Patient trust in the ACO model has yet to be established. The managed care backlash of the 1990s suggests that patient buy-in will be crucial for the sustainability of ACOs. ACOs can have similarities to the HMO that traditionally produce negative associations, including downside risk, gatekeeping, or managed care techniques. To earn patients’ trust, ACOs will need to prove their value, such as through delivering better preventive care, less expensive care, more holistic care through stronger teams of providers, or smoother transitions of care across settings. The task of primary care medical homes to provide patient-centered care and coordinate across specialists effectively will be crucial. While today’s ACOs may be better positioned because of risk sharing, quality bonuses, risk adjustment, electronic medical records, or other innovations, the patient’s experience may ultimately be the arbiter.
Broader Challenges
While clinical integration is a central tenet of ACOs, consolidation between providers is simultaneously a chief concern for policymakers. Consolidation generally reduces competition and drives up prices, which is at odds with the goals of cost containment [47,48].Across the nation, physicians are consolidating with hospitals and health systems at an increasing rate, with recent surveys reporting that the proportion of independent physicians has steadily declined to below 50% [49–52].Increasing the number of covered lives is a dominant growth strategy under risk contracts, and more covered lives also increases an ACO’s bargaining power during acquisitions of specialist practices, whose referrals are better protected by inclusion in the provider network. As this trend continues, its effect on commercial prices will likely be scrutinized [53,54].

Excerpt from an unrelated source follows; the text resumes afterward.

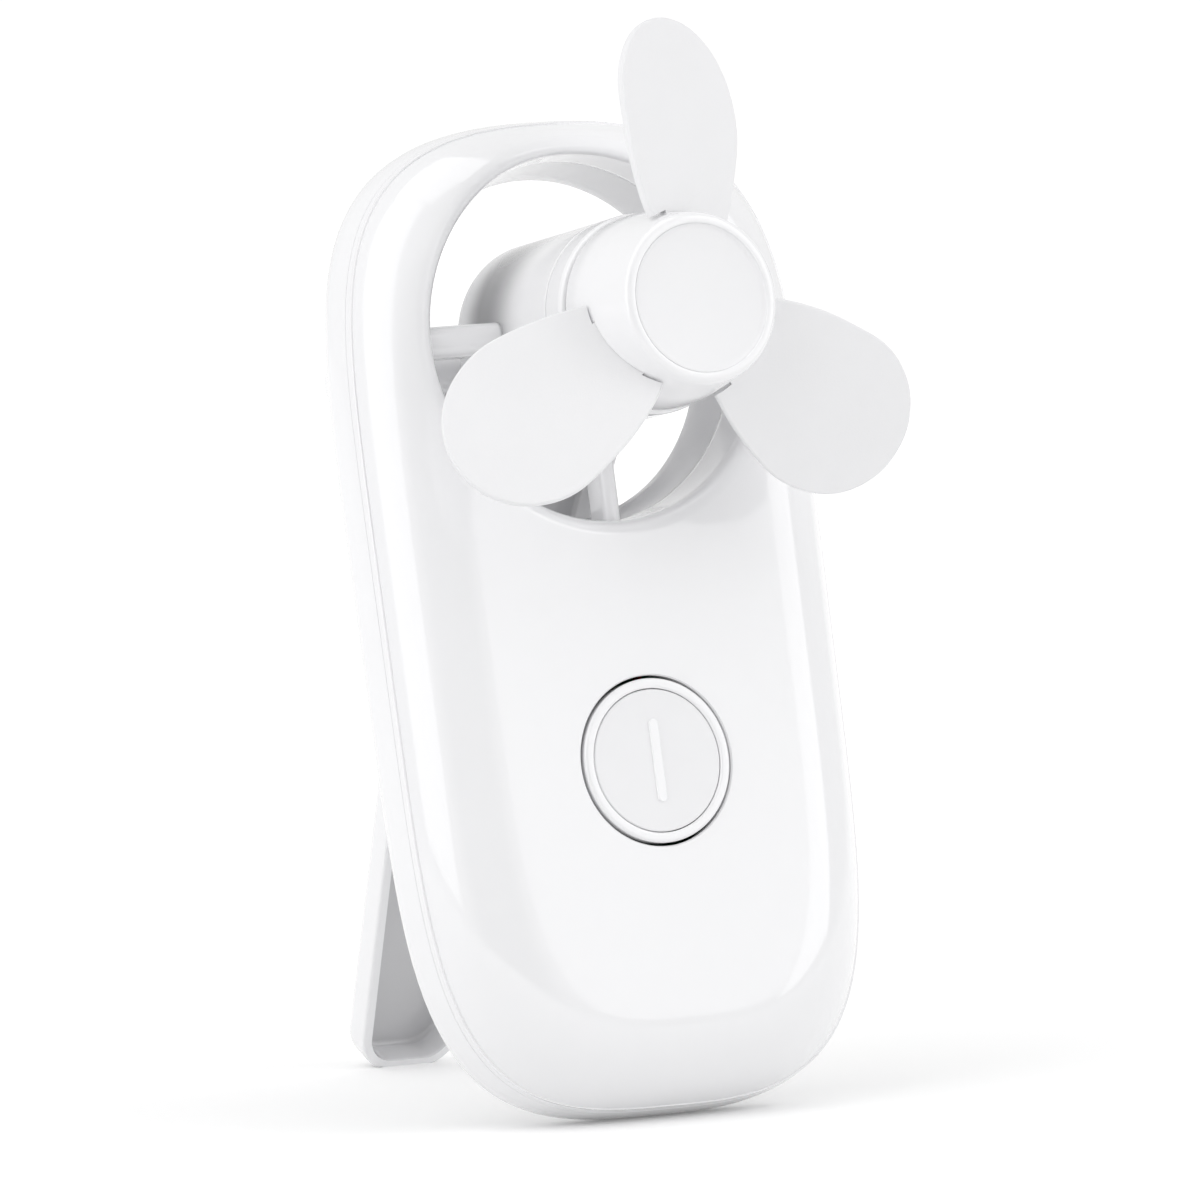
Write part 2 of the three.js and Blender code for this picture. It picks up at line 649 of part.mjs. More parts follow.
/** Everything below the surface that the fan stands on, in the closed leg's place. */
function belowFloor() {
  const slab = new THREE.BoxGeometry(200, 200, 60);
  slab.translate(0, 0, FLOOR - 30).rotateX(LEAN);
  const swing = new THREE.Matrix4().makeTranslation(0, HINGE.back, HINGE.height);
  swing.multiply(new THREE.Matrix4().makeRotationX(-LEG_ANGLE));
  swing.multiply(new THREE.Matrix4().makeTranslation(0, -HINGE.back, -HINGE.height));
  return solid(slab.applyMatrix4(swing));
}

function clipLeg() {
  const { rim, depth, wall, floor } = LEG;
  const pan = plate(legShape(0), rim, rim + depth, 5);
  const hollow = plate(legShape(wall), rim - 1, rim + depth - floor, 5);
  const { back, height, barrelHalf } = HINGE;
  const barrel = crossRod(HINGE.barrel, -barrelHalf, barrelHalf, back, height);
  const bore = crossRod(HINGE.pin + GAP, -30, 30, back, height);
  return cut(join(cut(pan, hollow), barrel), bore, belowFloor());
}

function hingePin() {
  return crossRod(HINGE.pin, -HINGE.lugOuter, HINGE.lugOuter, HINGE.back, HINGE.height, 16);
}

// ---- Assembly ----

function named(name, manifold, finish) {
  const mesh = new THREE.Mesh(geometryOf(manifold), new THREE.MeshStandardMaterial(finish));
  mesh.name = name;
  return mesh;
}

const SIDES = [['left', -1], ['right', 1]];

function buildBody() {
  const body = new THREE.Group();
  body.add(
    named('front_shell', frontShell(), GLOSS_WHITE),
    named('rear_shell', rearShell(), GLOSS_WHITE),
    named('battery_door', batteryDoor(), GLOSS_WHITE),
    named('motor_frame', motorFrame(), GLOSS_WHITE),
    named('pod_front', podFront(), GLOSS_WHITE),
    named('motor_can', motorCan(), STEEL),
    named('motor_end_cap', motorEndCap(), DARK_PLASTIC),
    named('motor_shaft', motorShaft(), STEEL),
    named('rotor_hub', rotorHub(), GLOSS_WHITE),
    named('hub_cap', hubCap(), SATIN_WHITE),
    named('button_ring', buttonRing(), GLOSS_WHITE),
    named('button_cap', buttonCap(), BUTTON_GREY),
    named('tact_switch', tactSwitch(), DARK_PLASTIC),
    named('circuit_board', circuitBoard(), BOARD_GREEN),
    named('leg_pin', hingePin(), STEEL),
  );
  BLADE_TURNS.forEach((turn, i) => {
    body.add(named(`blade_${i + 1}`, rotorBlade(turn), FOAM_GREY));
  });
  SCREW_PLACES.forEach((place, i) => {
    body.add(named(`case_screw_${i + 1}`, caseScrew(place), STEEL));
  });
  SIDES.forEach(([side, sign]) => {
    body.add(named(`battery_${side}`, battery(sign), BATTERY_SKIN));
    body.add(named(`nub_contact_${side}`, nubContact(sign), STEEL));
    body.add(named(`cell_spring_${side}`, cellSpring(sign), STEEL));
    body.add(named(`motor_terminal_${side}`, motorTerminal(sign), BRASS));
  });
  body.add(
    named('motor_wire_black', motorWire(-1), WIRE_BLACK),
    named('motor_wire_red', motorWire(1), WIRE_RED),
  );
  return body;
}

/** The leg turned out about its pin. */
function buildLeg() {
  const leg = new THREE.Group();
  const pan = named('clip_leg', clipLeg(), GLOSS_WHITE);
  pan.position.set(0, -HINGE.back, -HINGE.height);
  leg.add(pan);
  leg.position.set(0, HINGE.back, HINGE.height);
  leg.rotation.x = LEG_ANGLE;
  return leg;
}

/** Moves the standing fan so that the middle of its box, seen from above, is over the origin. */
function centre(group) {
  group.updateMatrixWorld(true);
  const middle = new THREE.Box3().setFromObject(group, true).getCenter(new THREE.Vector3());
  group.position.x -= middle.x;
  group.position.y -= middle.y;
}

const fan = new THREE.Group();
const leaning = buildBody();
leaning.add(buildLeg());
leaning.rotation.x = -LEAN;
leaning.position.z = -FLOOR;
fan.add(leaning);
centre(fan);

export default fan;
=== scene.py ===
"""A white pocket clip fan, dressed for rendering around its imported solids.

Every piece is drawn in millimetres in the fan's own frame, as its solids are: the origin is where
the rotor's axis meets the front face, +X is left to right from the front, +Y runs to the back and
+Z up the body. STANDING then leans the fan back, and FOLDED_OUT swings the leg about its pin.
"""

import json
import math

import bmesh
import bpy
from mathutils import Matrix, Vector
from mathutils.geometry import interpolate_bezier


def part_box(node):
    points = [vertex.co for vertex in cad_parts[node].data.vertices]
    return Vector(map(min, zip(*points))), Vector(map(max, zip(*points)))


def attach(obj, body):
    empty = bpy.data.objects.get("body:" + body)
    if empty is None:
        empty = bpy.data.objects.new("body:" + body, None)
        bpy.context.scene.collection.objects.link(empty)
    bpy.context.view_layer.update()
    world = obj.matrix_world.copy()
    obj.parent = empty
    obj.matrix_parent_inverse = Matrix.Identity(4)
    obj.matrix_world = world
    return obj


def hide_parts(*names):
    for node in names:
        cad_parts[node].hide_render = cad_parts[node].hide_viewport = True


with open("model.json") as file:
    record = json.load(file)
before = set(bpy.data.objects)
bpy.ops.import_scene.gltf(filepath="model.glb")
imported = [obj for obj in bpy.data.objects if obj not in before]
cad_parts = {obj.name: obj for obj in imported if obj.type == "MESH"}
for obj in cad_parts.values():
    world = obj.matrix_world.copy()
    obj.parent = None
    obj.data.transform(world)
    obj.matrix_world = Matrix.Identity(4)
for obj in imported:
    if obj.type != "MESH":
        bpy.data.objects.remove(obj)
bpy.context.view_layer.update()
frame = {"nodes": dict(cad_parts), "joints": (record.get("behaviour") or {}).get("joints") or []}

# ---- Measures ----

MM = 0.001
QUARTER = math.pi / 2
TURN = 2 * math.pi

BODY = {"half_width": 31.19, "half_length": 60.0, "centre": -33.6, "depth": 15.0}
SKEW = 0.017  # share by which the top is wider and the bottom narrower
TOP_CURVE = (2.54, 5.43)  # exponents of the rounded outline, across and along
BOTTOM_CURVE = (3.11, 5.1)
COLUMNS = 480  # of faces round the body
CROWN_ROWS = 40
BACK_ROWS = 6
RIM_STEPS = 4  # of faces round the tunnel's back rim
EDGE_STEPS = 9  # and round the back's edge
SIDE_DEPTHS = (10.6, 10.0, 9.0)  # rows of the rear shell's side
ROUND_SIDES = 128  # of the large round pieces
CROWN = 11.3  # radius of the front edge
REAR_EDGE = 3.5
PARTING = 8.1  # depth of the seam between the shells, on the side and in the tunnel
SKIN = 1.1
TUNNEL = {
    "height": -0.8, "radius": 22.2, "seam": 21.9, "back": 20.7, "rim": 2.2, "back_rim": 0.7,
}
GAP = 0.3
SEAM = 0.02  # what is open between two shells that touch inside
SEAM_EDGE = {"up": 0.05, "in": 0.03, "land": 0.2}  # the fine broken edge at the parting line
TUNNEL_EDGE = {"round": 0.22, "bulge": 0.06}  # the softer one at the seam in the tunnel
CLEAR = 1.0  # how far a cutting shape stands clear of what it cuts
THROUGH = 3.0  # how deep the openings in the back are cut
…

The ACO paradigm may also have significant effects on the physician labor market. Over the past 4 decades, the rate of physician specialization has grown dramatically [55].Fee-for-service incentives were aligned with specialization, but a rapid transition to alternative payment systems may disrupt the more gradually evolving physician labor market. Most medical school graduates today choose to specialize, as do most graduates of general medicine training programs [56,57],yet it is unclear to what degree the demand for specialists will continue to grow in the accountable care era. Specialty services tend to be of higher cost than generalist services. In some situations, high-cost services are more likely to be of lower value [58–60].Yet having specialists allows an organization to integrate services across the continuum of care, for which they are now financially responsible. As a new generation of specialists prepares to enter practice, whether the health care system will be able to support them and fulfill their expectations about their practice environment may be in question.